Missouri Attorney General Eric Schmitt (R) filed the first legal action — a mandamus petition in the Missouri Supreme Court seeking a writ to compel Gardner’s office to prosecute cases it had been systematically declining. The petition argued that a circuit attorney has a legal obligation to prosecute referred cases and that Gardner’s office had breached that duty at an extraordinary scale.
Schmitt became a U.S. Senator in January 2023, and incoming AG Andrew Bailey (R) escalated. Bailey filed a civil lawsuit seeking Gardner’s removal from office under Missouri law, citing dereliction of duty. The lawsuit named specific cases, cited the documented dismissal rate, and argued that Gardner’s conduct had left St. Louis residents — particularly in the highest-crime neighborhoods — without the protection of the criminal justice system.
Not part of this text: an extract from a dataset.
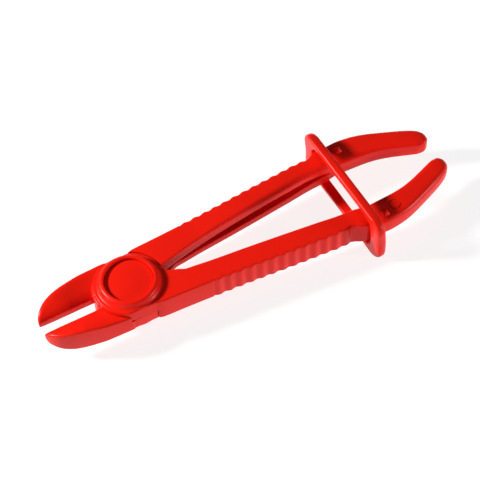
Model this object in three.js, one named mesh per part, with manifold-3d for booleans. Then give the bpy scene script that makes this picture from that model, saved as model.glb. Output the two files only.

Gardner faced a choice: defend the lawsuit in court, or resign. In May 2023, she resigned. The removal proceeding was ended by St. Louis Circuit Judge Michael Mullen once Gardner’s resignation was accepted. Gardner did not admit wrongdoing and has not publicly addressed the specific case outcomes her dismissal policy produced.
Six years. Start to finish.
One city. One party. A Republican AG who had to act for them.
Elected 2016, took office January 2017. First Black woman to serve as St. Louis Circuit Attorney. Ran a documented ~67% case dismissal rate. Faced two Republican AG legal actions — a mandamus petition and a removal lawsuit — and resigned in May 2023 rather than face removal. Did not admit wrongdoing.
Elected 2021, St. Louis's first Black female mayor. Jones and Gardner served concurrently. Jones did not call for Gardner's resignation following the Janae Edmonson case or the AG's lawsuits. St. Louis's homicide rate under their overlapping tenures ranked among the worst in the nation.
Former federal prosecutor appointed by Republican Governor Mike Parson following Gardner's resignation. Immediately signaled a prosecutorial shift toward violent crime priority. His appointment required a Republican governor to correct a failure in a Democratic-run city.
Republican governor who appointed Gore as Gardner's replacement. Parson had no direct supervisory authority over the St. Louis Circuit Attorney's office — that office is elected and operates independently of the governor — but state law allowed him to appoint a replacement once Gardner vacated.
Bailey filed the civil removal lawsuit in February 2023, citing dereliction of duty. His predecessor, Eric Schmitt (R), had filed the initial mandamus petition in the Missouri Supreme Court. Both are Republicans. No Democratic official — city or state — took legal action to address Gardner's dismissal record.
Not an isolated failure. A documented approach — and its cost.
Kim Gardner was not a unique case. Across the country — in San Francisco, Los Angeles, Philadelphia, Chicago, and Alameda County — progressive DAs elected on similar platforms of reduced prosecution produced similar results: documented case-dismissal spikes, re-offending by beneficiaries of declined charges, victims’ families organizing, and eventual reversals — either through recalls (Chesa Boudin, Pamela Price), firings (Los Angeles’s George Gascón lost his recall but was defeated in the 2024 election), or, in Gardner’s case, forced resignation under threat of legal removal.
The theory is that non-prosecution reduces incarceration without increasing crime. The practical record in St. Louis — where Gardner presided over a ~67% dismissal rate in one of the most violent cities in America — is a direct test of that theory. The results are documented in court data, AG filings, and the consequences borne by people like Janae Edmonson.